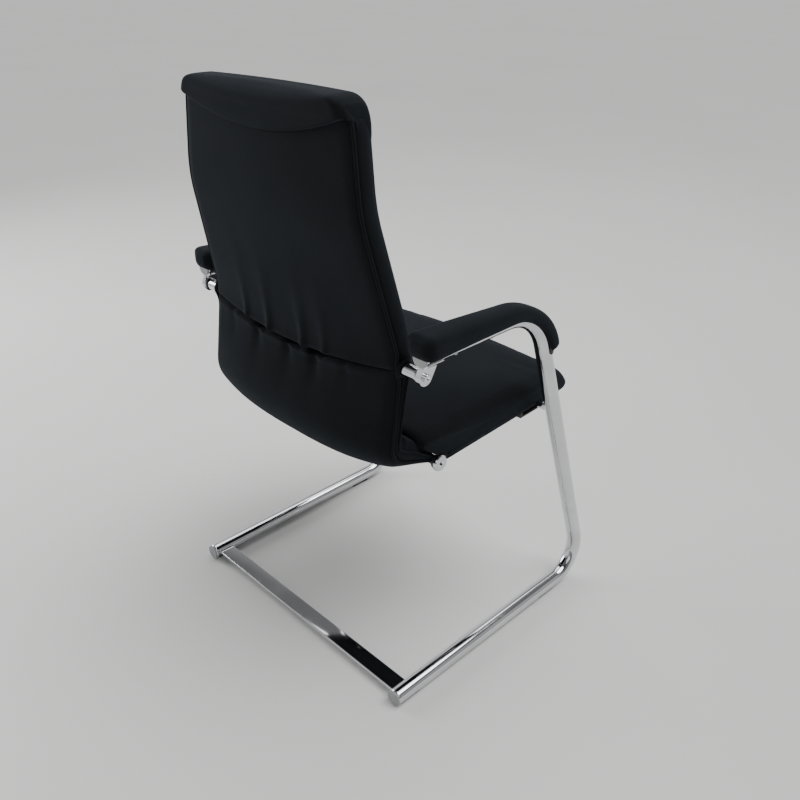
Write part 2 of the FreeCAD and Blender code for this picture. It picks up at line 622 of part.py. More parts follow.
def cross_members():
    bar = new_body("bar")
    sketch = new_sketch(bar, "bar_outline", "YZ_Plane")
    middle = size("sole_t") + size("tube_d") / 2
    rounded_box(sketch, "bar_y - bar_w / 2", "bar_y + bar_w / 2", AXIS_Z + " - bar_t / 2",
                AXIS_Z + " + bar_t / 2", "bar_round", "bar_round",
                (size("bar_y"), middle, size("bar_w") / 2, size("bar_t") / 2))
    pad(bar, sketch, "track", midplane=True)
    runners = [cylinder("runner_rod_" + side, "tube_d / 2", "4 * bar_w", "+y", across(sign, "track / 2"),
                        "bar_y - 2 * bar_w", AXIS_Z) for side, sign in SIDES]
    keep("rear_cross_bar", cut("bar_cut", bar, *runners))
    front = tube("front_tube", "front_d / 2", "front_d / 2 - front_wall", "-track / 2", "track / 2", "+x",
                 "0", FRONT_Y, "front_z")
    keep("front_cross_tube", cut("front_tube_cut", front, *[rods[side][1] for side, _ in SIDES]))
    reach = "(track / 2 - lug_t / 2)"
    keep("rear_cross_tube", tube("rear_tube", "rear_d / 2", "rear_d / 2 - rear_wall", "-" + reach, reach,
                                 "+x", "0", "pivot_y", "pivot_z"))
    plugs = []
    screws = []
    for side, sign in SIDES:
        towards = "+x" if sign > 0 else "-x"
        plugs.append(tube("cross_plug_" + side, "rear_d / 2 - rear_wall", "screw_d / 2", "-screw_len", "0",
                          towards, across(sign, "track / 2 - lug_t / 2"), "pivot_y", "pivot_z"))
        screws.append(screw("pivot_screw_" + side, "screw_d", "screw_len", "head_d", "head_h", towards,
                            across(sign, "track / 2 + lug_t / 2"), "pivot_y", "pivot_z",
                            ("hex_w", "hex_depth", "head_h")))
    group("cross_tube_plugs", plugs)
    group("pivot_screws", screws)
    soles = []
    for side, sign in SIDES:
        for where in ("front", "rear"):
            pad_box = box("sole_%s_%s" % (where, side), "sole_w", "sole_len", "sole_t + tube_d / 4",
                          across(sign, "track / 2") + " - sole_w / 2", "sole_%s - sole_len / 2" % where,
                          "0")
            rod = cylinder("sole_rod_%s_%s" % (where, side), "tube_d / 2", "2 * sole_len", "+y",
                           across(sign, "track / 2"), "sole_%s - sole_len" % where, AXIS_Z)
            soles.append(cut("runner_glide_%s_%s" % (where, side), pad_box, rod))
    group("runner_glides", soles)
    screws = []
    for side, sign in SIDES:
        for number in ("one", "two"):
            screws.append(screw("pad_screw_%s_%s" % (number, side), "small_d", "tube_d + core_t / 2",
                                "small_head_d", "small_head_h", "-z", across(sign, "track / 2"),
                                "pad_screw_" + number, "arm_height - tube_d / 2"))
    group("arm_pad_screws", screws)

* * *

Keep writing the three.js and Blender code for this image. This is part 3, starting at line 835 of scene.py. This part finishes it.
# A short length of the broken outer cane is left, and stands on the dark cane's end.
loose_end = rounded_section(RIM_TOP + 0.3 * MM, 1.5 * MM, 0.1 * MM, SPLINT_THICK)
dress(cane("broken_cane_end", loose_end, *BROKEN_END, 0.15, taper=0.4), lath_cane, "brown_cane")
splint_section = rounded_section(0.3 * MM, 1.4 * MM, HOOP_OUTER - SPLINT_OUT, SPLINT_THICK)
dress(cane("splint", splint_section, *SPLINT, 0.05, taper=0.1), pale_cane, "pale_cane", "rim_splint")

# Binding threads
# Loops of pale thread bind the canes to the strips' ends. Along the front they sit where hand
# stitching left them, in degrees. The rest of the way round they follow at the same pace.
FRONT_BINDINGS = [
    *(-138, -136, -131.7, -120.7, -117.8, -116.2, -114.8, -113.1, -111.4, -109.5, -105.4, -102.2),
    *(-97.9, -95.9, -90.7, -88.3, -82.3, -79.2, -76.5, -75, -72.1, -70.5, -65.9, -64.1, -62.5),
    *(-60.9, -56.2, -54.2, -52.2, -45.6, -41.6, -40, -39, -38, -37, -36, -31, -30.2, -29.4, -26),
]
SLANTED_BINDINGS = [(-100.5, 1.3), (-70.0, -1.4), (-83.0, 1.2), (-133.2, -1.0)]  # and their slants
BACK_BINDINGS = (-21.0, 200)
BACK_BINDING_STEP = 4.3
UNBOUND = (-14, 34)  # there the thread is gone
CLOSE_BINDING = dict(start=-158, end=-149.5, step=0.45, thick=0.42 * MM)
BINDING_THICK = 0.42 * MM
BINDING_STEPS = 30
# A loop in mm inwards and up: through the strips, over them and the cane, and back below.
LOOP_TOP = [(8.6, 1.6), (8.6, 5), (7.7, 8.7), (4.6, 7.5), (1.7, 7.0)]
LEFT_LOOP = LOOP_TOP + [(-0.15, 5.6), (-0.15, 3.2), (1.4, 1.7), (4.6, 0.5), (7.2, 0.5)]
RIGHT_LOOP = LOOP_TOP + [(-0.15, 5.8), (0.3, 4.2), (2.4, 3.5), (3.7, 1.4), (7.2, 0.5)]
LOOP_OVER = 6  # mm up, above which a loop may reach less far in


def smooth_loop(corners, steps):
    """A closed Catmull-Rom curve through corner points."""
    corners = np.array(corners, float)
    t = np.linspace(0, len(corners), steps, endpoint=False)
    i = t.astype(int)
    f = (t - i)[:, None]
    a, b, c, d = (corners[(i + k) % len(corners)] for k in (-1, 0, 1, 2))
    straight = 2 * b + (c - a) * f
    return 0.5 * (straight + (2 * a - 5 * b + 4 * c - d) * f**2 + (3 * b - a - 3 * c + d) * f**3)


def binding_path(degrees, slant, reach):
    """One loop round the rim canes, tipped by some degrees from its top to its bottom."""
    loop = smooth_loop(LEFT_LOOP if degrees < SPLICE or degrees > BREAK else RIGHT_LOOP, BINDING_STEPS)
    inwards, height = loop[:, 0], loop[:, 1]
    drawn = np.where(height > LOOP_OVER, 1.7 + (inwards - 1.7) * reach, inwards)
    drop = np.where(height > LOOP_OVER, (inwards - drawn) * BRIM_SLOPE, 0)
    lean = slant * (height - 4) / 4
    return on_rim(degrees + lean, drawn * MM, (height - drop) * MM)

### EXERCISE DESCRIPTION
Pull out every line holding "Blender" from the records above, and copy it.

### OUTPUT OF THE EXERCISE
Write part 2 of the FreeCAD and Blender code for this picture. It picks up at line 622 of part.py. More parts follow.
Keep writing the three.js and Blender code for this image. This is part 3, starting at line 835 of scene.py. This part finishes it.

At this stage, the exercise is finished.